• Dataset section:
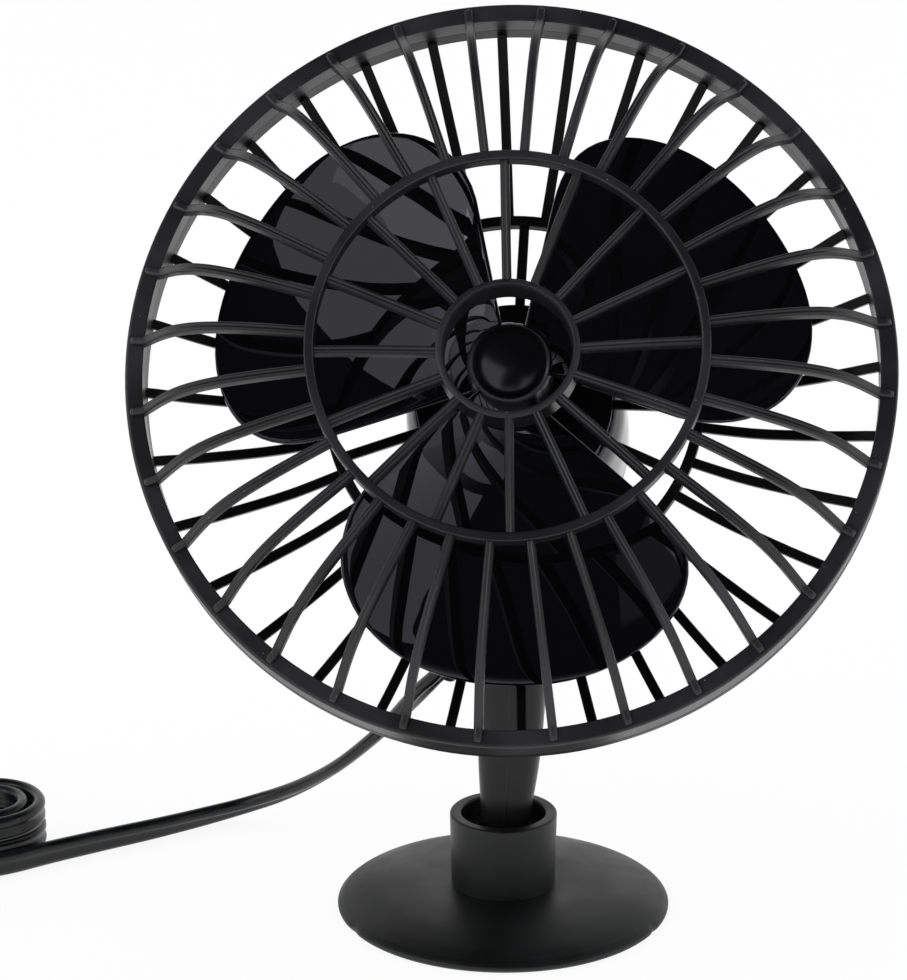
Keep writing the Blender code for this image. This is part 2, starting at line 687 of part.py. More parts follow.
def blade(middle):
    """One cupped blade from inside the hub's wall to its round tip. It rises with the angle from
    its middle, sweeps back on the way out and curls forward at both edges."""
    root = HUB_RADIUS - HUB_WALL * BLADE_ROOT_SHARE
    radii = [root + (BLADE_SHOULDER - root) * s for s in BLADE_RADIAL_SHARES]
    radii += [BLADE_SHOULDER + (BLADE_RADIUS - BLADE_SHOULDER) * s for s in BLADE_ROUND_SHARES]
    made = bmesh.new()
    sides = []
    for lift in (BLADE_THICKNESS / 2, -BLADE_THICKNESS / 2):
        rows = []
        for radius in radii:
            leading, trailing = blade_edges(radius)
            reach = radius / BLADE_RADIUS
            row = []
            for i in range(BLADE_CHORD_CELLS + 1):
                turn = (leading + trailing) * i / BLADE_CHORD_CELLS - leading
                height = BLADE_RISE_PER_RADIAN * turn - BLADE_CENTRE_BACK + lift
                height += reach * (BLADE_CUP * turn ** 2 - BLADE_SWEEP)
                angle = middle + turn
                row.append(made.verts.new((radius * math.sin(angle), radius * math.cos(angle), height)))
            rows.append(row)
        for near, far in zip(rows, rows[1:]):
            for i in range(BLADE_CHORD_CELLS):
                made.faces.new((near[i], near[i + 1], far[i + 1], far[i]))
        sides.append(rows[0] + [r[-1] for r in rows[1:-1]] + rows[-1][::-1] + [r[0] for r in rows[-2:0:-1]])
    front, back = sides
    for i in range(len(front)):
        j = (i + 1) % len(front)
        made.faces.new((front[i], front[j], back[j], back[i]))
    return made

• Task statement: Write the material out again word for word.

• Response to the exercise:
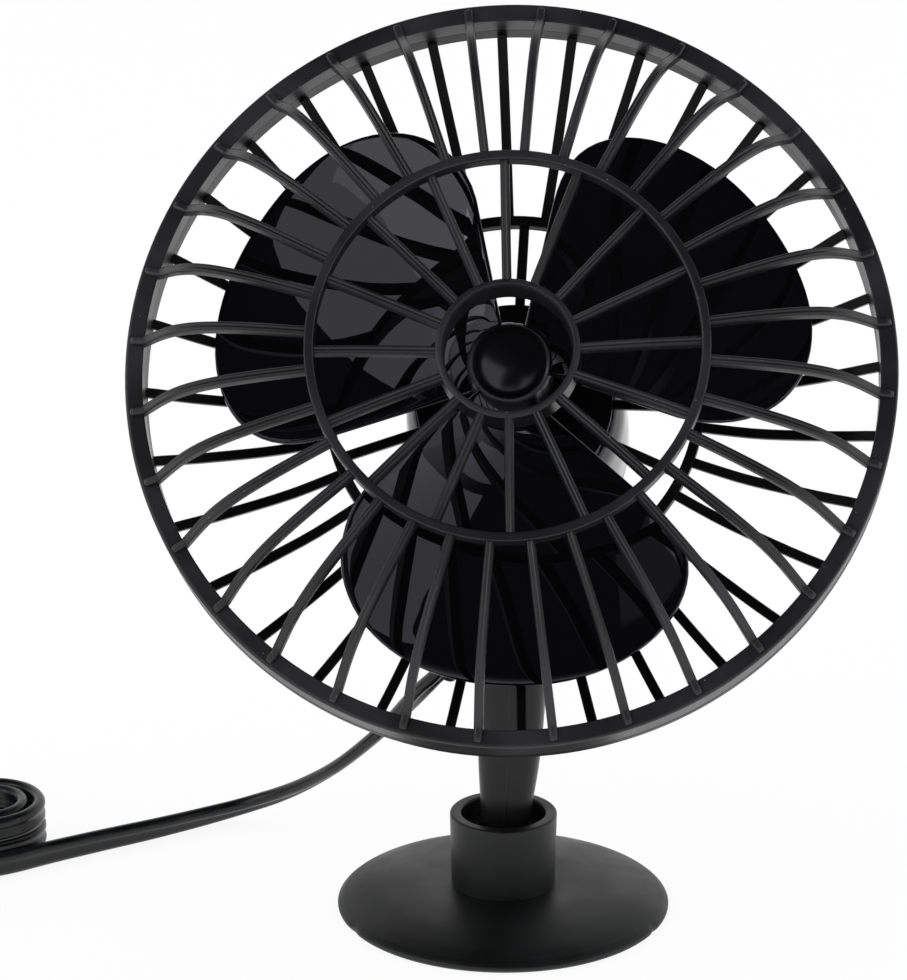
Keep writing the Blender code for this image. This is part 2, starting at line 687 of part.py. More parts follow.
def blade(middle):
    """One cupped blade from inside the hub's wall to its round tip. It rises with the angle from
    its middle, sweeps back on the way out and curls forward at both edges."""
    root = HUB_RADIUS - HUB_WALL * BLADE_ROOT_SHARE
    radii = [root + (BLADE_SHOULDER - root) * s for s in BLADE_RADIAL_SHARES]
    radii += [BLADE_SHOULDER + (BLADE_RADIUS - BLADE_SHOULDER) * s for s in BLADE_ROUND_SHARES]
    made = bmesh.new()
    sides = []
    for lift in (BLADE_THICKNESS / 2, -BLADE_THICKNESS / 2):
        rows = []
        for radius in radii:
            leading, trailing = blade_edges(radius)
            reach = radius / BLADE_RADIUS
            row = []
            for i in range(BLADE_CHORD_CELLS + 1):
                turn = (leading + trailing) * i / BLADE_CHORD_CELLS - leading
                height = BLADE_RISE_PER_RADIAN * turn - BLADE_CENTRE_BACK + lift
                height += reach * (BLADE_CUP * turn ** 2 - BLADE_SWEEP)
                angle = middle + turn
                row.append(made.verts.new((radius * math.sin(angle), radius * math.cos(angle), height)))
            rows.append(row)
        for near, far in zip(rows, rows[1:]):
            for i in range(BLADE_CHORD_CELLS):
                made.faces.new((near[i], near[i + 1], far[i + 1], far[i]))
        sides.append(rows[0] + [r[-1] for r in rows[1:-1]] + rows[-1][::-1] + [r[0] for r in rows[-2:0:-1]])
    front, back = sides
    for i in range(len(front)):
        j = (i + 1) % len(front)
        made.faces.new((front[i], front[j], back[j], back[i]))
    return made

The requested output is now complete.